仏パスツール研、コロナ治療薬の治験を開始 過去市販の風邪薬

リール・パスツール研究所|Pierre André / Wikimedia Commons

 フランスで、あらたな新型コロナ治療薬候補の治験が始まる。昨年の秋、北部リールのパスツール研究所が効果ありと発表した既存の薬品だ。クロロキンのような見切り発車を避けるため、長らく名を伏せられてきたこの治療薬候補とは。

◆市販されていた風邪薬
 その薬はクロホクトールだ。フランスでは、オクトフェンという商品名で1978年から2005年まで流通していた風邪薬で、座薬として使う。2005年に市販が中止されたのは、オクトフェンに問題があったわけではなく、軽症の風邪は自然治癒が可能なのでオクトフェンは不要とされたためだ。(トップ・サンテ誌、6/14)

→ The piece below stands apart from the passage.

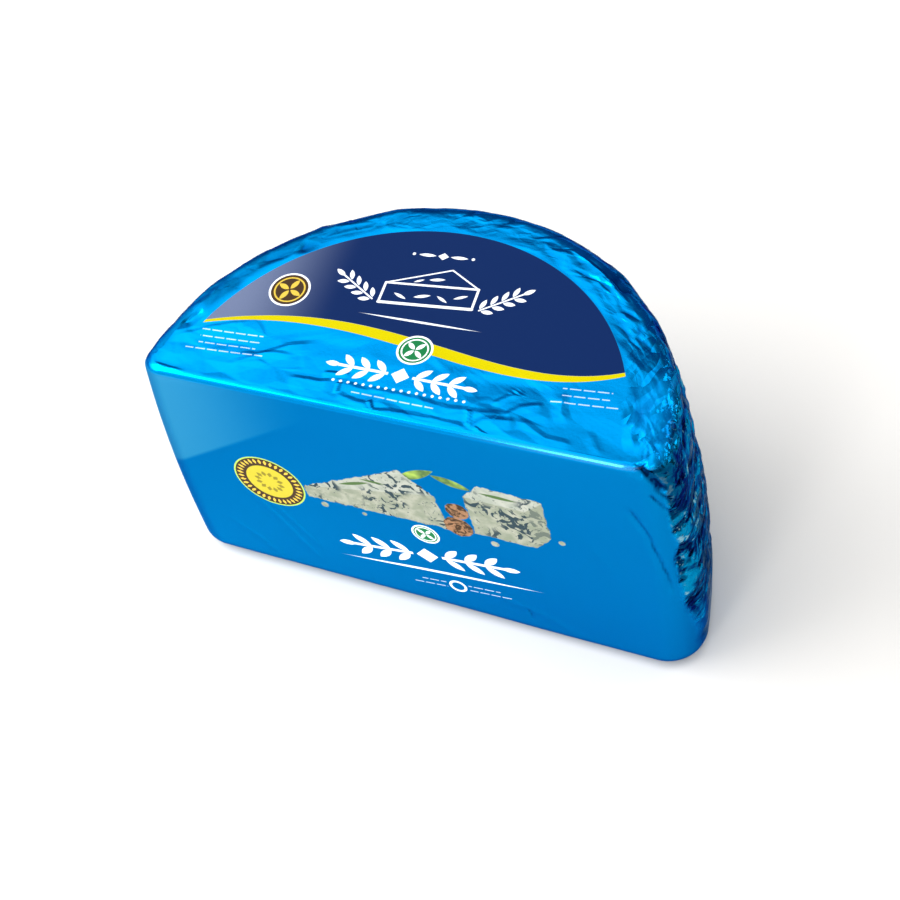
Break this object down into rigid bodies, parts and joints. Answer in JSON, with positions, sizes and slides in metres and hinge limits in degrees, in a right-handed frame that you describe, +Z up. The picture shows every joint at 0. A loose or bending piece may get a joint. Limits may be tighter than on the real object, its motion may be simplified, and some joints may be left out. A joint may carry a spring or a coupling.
{
  "type": "foil-wrapped half wheel of blue cheese",
  "caption": "Half wheel of blue cheese shut in printed blue foil, with a smooth flat front over the cut face and a crumpled round rim, lying on its flat base.",
  "frame": {"origin": "middle of the bounding rectangle of the flat base, on the surface that the half wheel lies on", "axes": "+X along the cut face, to the right as seen from the front; +Y from the cut face to the back of the rim; +Z up"},
  "size_m": [0.1994, 0.1062, 0.1153],
  "materials": {
    "printed_foil": "satin blue lacquered foil with printed fields of colour"
  },
  "bodies": {
    "root": {"wrapped_half_wheel": "printed_foil"}
  },
  "joints": []
}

 リール・パスツール研究所には、分子のデータベースともいうべき非常に大きな化学ライブラリーが存在する。また、同研究所は、以前からすでにコロナウイルス研究にも取り組んでいた。その専門知識を用い、2020年3月から、既存の治療薬に用いられている分子約2000をテストしたところ、2020年夏、クロホクトールの有効性が浮上した。同研究所のナッシフ所長によれば、試験管内の実験でクロホクトールはコロナウイルスの増殖を非常によく阻害し、ネズミを使った実験でもウイルスの複製を止めたという(フランス3、4/13)。